The same beliefs also appear to underpin more recent definitions of, understandings about and policy initiatives designed to address this disadvantage. This is established through analysis of the 2007 Northern Territory Emergency Response which was motivated, and continues to be supported by both Government and Opposition, at least in part because of adherence to similar ways of thinking about Indigenous Australians in the economy.

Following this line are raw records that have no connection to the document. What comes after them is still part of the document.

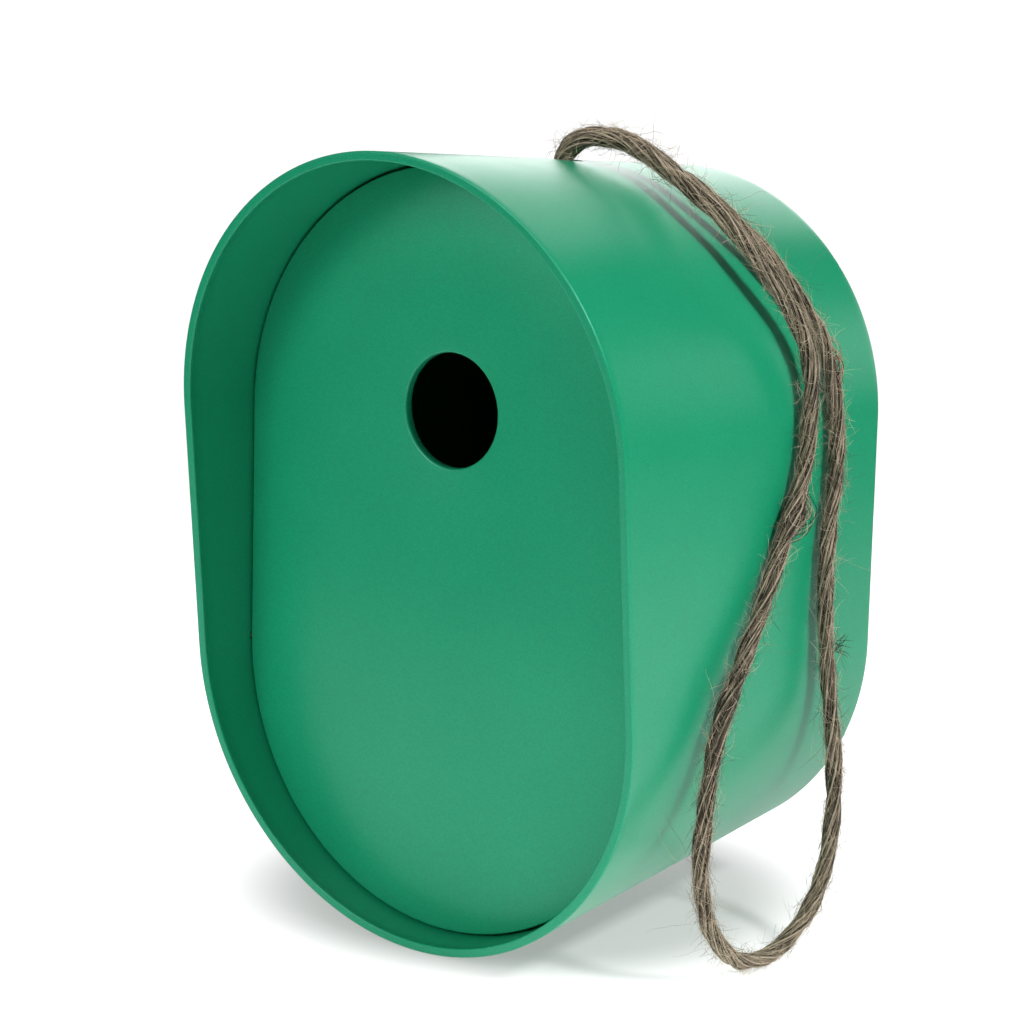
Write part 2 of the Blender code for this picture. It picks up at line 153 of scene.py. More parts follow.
# The twisted yarns that make the rope, and the strands of fibre in a yarn as (count, depth).
PLY_COUNT = 4
PLY_RADIUS = 0.00118
LAY_RADIUS = 0.00116
LAY_PITCH = 0.056
FIBRE_PITCH = 0.085
RING_SEGMENTS = 44
RING_STEP = 0.0011
STRANDS = ((4, 0.10), (8, 0.085), (14, 0.065))
STREAK_STRETCH = 0.06
FIBRE_STEP = 0.0008

TAIL_ROUTES = {
    "rope_tail_left": ((-0.0042, -0.0630, 0.0868), (-0.0066, -0.0640, 0.0790), (-0.0080, -0.0650, 0.0690)),
    "rope_tail_right": ((0.0042, -0.0640, 0.0868), (0.0070, -0.0622, 0.0800), (0.0098, -0.0600, 0.0715)),
}
KNOT_CENTRE = (0.0, -0.0635, 0.0938)
KNOT_TURNS = 2.4
KNOT_WINDING_RADIUS = 0.0056

# Shares of the rope's length: where a strand bulges out, where it is frayed and where redder fibres lie.
LOOSE_SHARE = 0.259
TUFT_SHARE = 0.674
RED_SHARE = 0.807
# Painted light and shade along the rope: stretches painted paler or darker than the rest for how light falls
# on them, as share of the length, spread and change of tone.
PAINTED_ROPE_LIGHT_AND_SHADE = ((0.19, 0.05, -0.12), (0.38, 0.045, -0.28), (0.50, 0.07, 0.25), (0.88, 0.06, 0.25))


# ---------------------------------------------------------------- camera

# Focal length and sensor width in millimetres, place in metres and angles in radians.
CAMERA_LENS = 110.25
CAMERA_SENSOR = 36.0
CAMERA_PLACE = (0.5302, -0.7727, 0.1751)
CAMERA_TURN = 0.6559
CAMERA_DIP = 0.1902
CAMERA_ROLL = 0.0232


def make_camera():
    """A long lens from the front right and a little above, rolled a touch."""
    data = bpy.data.cameras.new("camera")
    data.lens = CAMERA_LENS
    data.sensor_width = CAMERA_SENSOR
    camera = bpy.data.objects.new("camera", data)
    bpy.context.scene.collection.objects.link(camera)
    ahead = Vector((
        -math.sin(CAMERA_TURN) * math.cos(CAMERA_DIP),
        math.cos(CAMERA_TURN) * math.cos(CAMERA_DIP),
        -math.sin(CAMERA_DIP),
    ))
    level = Vector((math.cos(CAMERA_TURN), math.sin(CAMERA_TURN), 0.0))
    above = level.cross(ahead)
    right = math.cos(CAMERA_ROLL) * level + math.sin(CAMERA_ROLL) * above
    up = -math.sin(CAMERA_ROLL) * level + math.cos(CAMERA_ROLL) * above
    rotation = Matrix((right, up, -ahead)).transposed()
    camera.matrix_world = Matrix.Translation(CAMERA_PLACE) @ rotation.to_4x4()
    bpy.context.scene.camera = camera


# ---------------------------------------------------------------- mesh helpers

def object_from_bmesh(name, shape):
    bmesh.ops.recalc_face_normals(shape, faces=shape.faces)
    mesh = bpy.data.meshes.new(name)
    shape.to_mesh(mesh)
    shape.free()
    made = bpy.data.objects.new(name, mesh)
    bpy.context.scene.collection.objects.link(made)
    return made


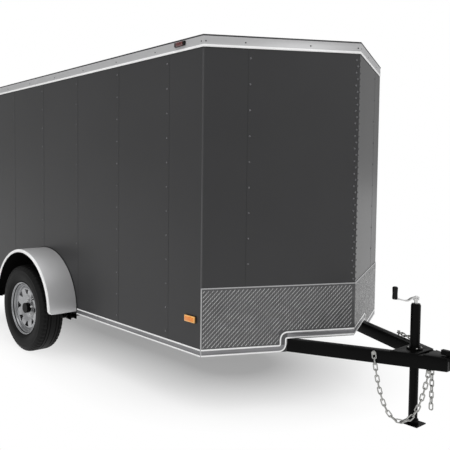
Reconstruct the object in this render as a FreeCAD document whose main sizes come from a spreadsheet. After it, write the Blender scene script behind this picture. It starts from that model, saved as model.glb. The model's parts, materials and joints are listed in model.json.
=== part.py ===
import FreeCAD, Part
import math
import os
import re
import Sketcher
from FreeCAD import Placement, Rotation, Vector

# An enclosed single-axle cargo trailer with a V nose, parked on its wheels and its tongue jack.
# +X points forward to the coupler, +Y to the trailer's left, +Z up, in millimetres. The origin is
# on the ground under the middle of the whole trailer, from the lock rods to the coupler's nose.

SIZES = (
    # box body
    ("box_length", 3048),         # front corners to the rear face of the doors
    ("body_width", 1829),         # over the side skins
    ("nose_depth", 406),          # front corners to the point of the V
    ("frame_base", 350),          # ground to the underside of the frame
    ("wall_height", 1751),        # frame top to roof underside
    ("wall_thick", 38),           # skin, post and lining together
    ("skin_thick", 3),            # skirt of the skin that hangs over the frame
    ("roof_thick", 38),
    ("floor_thick", 19),
    # frame
    ("rail_height", 76),
    ("rail_width", 51),
    ("crossmember_width", 38),
    ("crossmember_pitch", 406),
    ("tongue_angle", 27.5),       # each tongue rail from the centre line
    ("tongue_apex", 1015),        # front corners to where the rails' outer faces would meet
    ("tongue_tip", 975),          # front corners to the cut ends of the rails
    # trims and stone guard
    ("trim_thick", 3),
    ("roof_trim_height", 70),
    ("lower_trim_height", 44),
    ("nose_trim_lift", 4),        # raised nose trim above the tongue rails
    ("guard_height", 407),        # frame underside to the stone guard's top edge
    ("guard_thick", 2),
    # rear frame and doors
    ("post_width", 60),
    ("post_depth", 51),
    ("header_height", 76),
    ("door_thick", 38),
    ("door_gap", 6),
    ("strap_height", 50),
    ("strap_thick", 6),
    ("strap_reach", 200),         # strap's length on the door
    ("strap_stand", 5),           # strap off the post's face
    ("pin_stand", 14),            # hinge pin behind the door's face
    ("pin_side", 2),              # hinge pin outside the skin
    ("pin_radius", 5),
    ("knuckle_radius", 10),
    ("knuckle_height", 20),
    ("leaf_thick", 5),
    ("leaf_reach", 40),
    ("knuckle_gap", 1),
    ("hinge_count", 3),
    ("hinge_low", 700),
    ("hinge_pitch", 600),
    ("lock_rod_radius", 12),
    ("lock_rod_stand", 18),       # rod's centre behind the door's face
    ("lock_rod_inset", 120),      # rod's centre from the door's closing edge
    ("lock_rod_end", 20),         # rod's ends inside the door's edges
    ("lock_guide_height", 40),
    ("lock_guide_width", 60),
    ("lock_guide_end", 60),       # outer guides from the rod's ends
    ("lock_guide_rise", 130),     # middle guide above the handle
    ("lock_handle_height", 1050),
    ("lock_handle_length", 320),
    ("lock_handle_width", 30),
    ("lock_handle_thick", 12),
    ("lock_catch_inset", 20),     # catch from the handle's end
    ("lock_catch_width", 50),
    ("lock_catch_height", 46),
    # running gear
    ("axle_setback", 1780),       # front corners to the axle's centre
    ("tyre_radius", 343),
    ("tyre_width", 205),
    ("tyre_clearance", 3),        # tyre to the axle's riser
    ("wheel_spread", 2114),       # between the tyres' centre planes
    ("rim_radius", 192),          # bead seat
    ("rim_lip_radius", 208),
    ("rim_lip_width", 7),
    ("rim_lip_slope", 3),         # from the lip down to the bead seat
    ("bead_inset", 12),           # tyre's bead inside the rim's lips
    ("rim_width", 168),           # over the lips
    ("rim_thick", 9),
    ("disc_offset", 20),          # wheel's centre plane to its mounting face
    ("disc_thick", 8),
    ("disc_dish", 14),            # mounting face to the disc's outer ring
    ("disc_ring_width", 30),
    ("disc_centre_margin", 12),   # flat centre beyond the hub's flange
    ("window_count", 8),
    ("window_inner_half", 11),
    ("window_outer_half", 31),
    ("window_inner_margin", 26),  # window beyond the hub's flange
    ("window_outer_margin", 22),  # window inside the rim
    ("hub_radius", 38),
    ("hub_flange_radius", 70),
    ("hub_flange_thick", 12),
    ("hub_cap_margin", 2),        # cap's radius over the hub's
    ("hub_back", 60),             # wheel's centre plane to the hub's inner end
    ("hub_cap_reach", 50),        # cap beyond the mounting face
    ("spindle_radius", 15.7),
    ("spindle_reach", 20),        # spindle beyond the mounting face
    ("spindle_root", 5),          # spindle's start inside the riser's face
    ("spindle_end_gap", 2),
    ("running_gap", 0.3),
    ("axle_radius", 30),
    ("axle_drop", 102),           # spindle above the beam
    ("riser_thick", 34),
    ("riser_margin", 5),          # riser beyond the beam, to each side
    ("spring_width", 44),
    ("spring_span", 641),         # eye to eye
    ("spring_camber", 10),
    ("leaf_spring_thick", 8),
    ("spring_seat", 6),
    ("spring_seat_half", 45),
    ("spring_eye_radius", 17),
    ("spring_bolt_radius", 7.7),
    ("hanger_thick", 6),
    ("hanger_length", 64),
    ("cheek_gap", 0.5),           # hanger's cheek to the spring's side
    ("cheek_drop", 20),           # cheek below the eye's centre
    ("eye_bolt_reach", 8),        # bolt's ends beyond the spring's sides
    ("clamp_half", 52),
    ("clamp_side", 8),            # clamp plate beyond the spring's sides
    ("clamp_thick", 6),
    ("clamp_bolt_half", 42),
    ("clamp_bolt_side", 5.5),     # bolt's centre from the spring's side
    ("clamp_bolt_radius", 5),
    ("fender_radius", 445),
    ("fender_width", 250),
    ("fender_thick", 4),
    ("fender_base", 372),         # ground to the fender's lower edges
    ("fender_lip", 16),
    # coupler
    ("ball_reach", 1085),         # front corners to the ball's centre
    ("coupler_reach", 1150),      # front corners to the coupler's nose
    ("ball_socket_radius", 25.9),
    ("ball_rise", 10),            # ball's centre above the rails' top
    ("socket_depth", 24),         # straight wall of the socket under the ball's centre
    ("socket_wall", 12),
    ("neck_inset", 6),            # neck inside the socket's outer wall
    ("nose_half", 16),
    ("nose_rise", 6),             # nose's top above the ball's centre
    ("boss_rise", 2),             # latch boss above the socket
    ("coupler_plate", 6),
    ("coupler_back", 870),        # front corners to the plate's rear edge
    ("latch_length", 150),        # handle's end to the ball's centre
    ("latch_half", 13),           # half the handle's width
    ("latch_rise", 6),            # air under the handle
    ("latch_strap_thick", 9),
    ("latch_stem_inset", 2),
    # jack
    ("jack_reach", 785),          # front corners to the jack's axis
    ("jack_radius", 26),
    ("jack_bore", 24.2),
    ("jack_top", 683),
    ("jack_cap_height", 8),
    ("jack_cap_inset", 3),
    ("jack_top_wall", 10),
    ("jack_plate_half", 62),      # half the plate's length along the tongue
    ("jack_flange_radius", 42),
    ("jack_base", 330),
    ("leg_radius", 23.9),
    ("leg_top", 450),
    ("foot_width", 100),
    ("foot_thick", 6),
    ("foot_collar_wall", 6),
    ("foot_collar_height", 22),
    ("crank_length", 119),
    ("crank_angle", 233),         # crank arm's direction, from +X towards +Y
    ("crank_rise", 24),           # top of the tube to the crank arm
    ("crank_width", 22),
    ("crank_thick", 6),
    ("crank_shaft_radius", 8),
    ("grip_radius", 15),
    ("grip_length", 70),
    # lights and plate
    ("side_light_length", 90),
    ("side_light_height", 42),
    ("side_light_setback", 38),
    ("side_light_base", 541),
    ("side_light_depth", 18),
    ("marker_length", 93),
    ("marker_height", 28),
    ("marker_setback", 145),
    ("marker_depth", 16),
    ("marker_rise", 9),           # above the middle of the roof trim
    ("tail_light_width", 48),
    ("tail_light_height", 140),
    ("tail_light_base", 470),
    ("tail_light_depth", 20),
    ("plate_width", 305),
    ("plate_height", 152),
    ("plate_base", 480),
    ("plate_thick", 4),
    ("plate_inset", 40),          # plate from the door's outer edge
    # safety chains
    ("chain_wire", 7),            # diameter
    ("chain_pitch", 33),
    ("chain_slack", 0.8),         # play between neighbouring links
    ("link_width", 26),           # over the wires
    ("chain_bolt_radius", 4.2),
    ("chain_head_radius", 9.2),
    ("chain_head_thick", 6),
    ("chain_reach", 650),         # front corners to the right chain's bolt
    ("chain_tail_reach", 888),    # front corners to the chains' ends under the tongue
    ("chain_tail_side", 42),      # the right chain's end to the middle plane
    ("chain_hang_side", 18),      # the left chain's hanging end to the middle plane
    ("chain_hang_back", 12),      # the left chain's hanging end behind the right chain's
    ("chain_hang_length", 231),
    ("chain_rest_reach", 560),    # front corners to the left chain's bolt on its rail
    ("chain_rest_length", 165),
    ("chain_tab_thick", 5),
    ("chain_tab_height", 24),
    ("chain_low", 34),            # ground to the centre of the lowest link
    ("chain_rail_gap", 1.5),      # first link off the rail's face
    ("chain_hang_bow", 2),        # sideways bow of the left chain's hanging stretch
    # cutting
    ("cut_past", 1),              # a cutting shape runs this far past the face it cuts
)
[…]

The lasting legacy of the historical exclusion of Aboriginal Australians is shown through an examination of existing research which identifies the extent of Australian Indigenous economic disadvantage and through reviewing the findings of the research. In the light of the foregoing material, this recent research is found to be inadequate in its attempts to explain ongoing Indigenous disadvantage. The beliefs identified in the earlier chapters appear to underpin these attempts at explanation which do not stand up to scrutiny. The final chapter of the book proposes that, because the beliefs identified up to 1850 have existed continuously up to recent times and continually influenced law, policy and treatment of Aborigines in the economy, there is a need to redefine the problem of Indigenous economic disadvantage and seek new approaches to it, in full and respectful partnership with Aboriginal people. Some signposts to such changed definitions and new approaches are provided for readers’ consideration.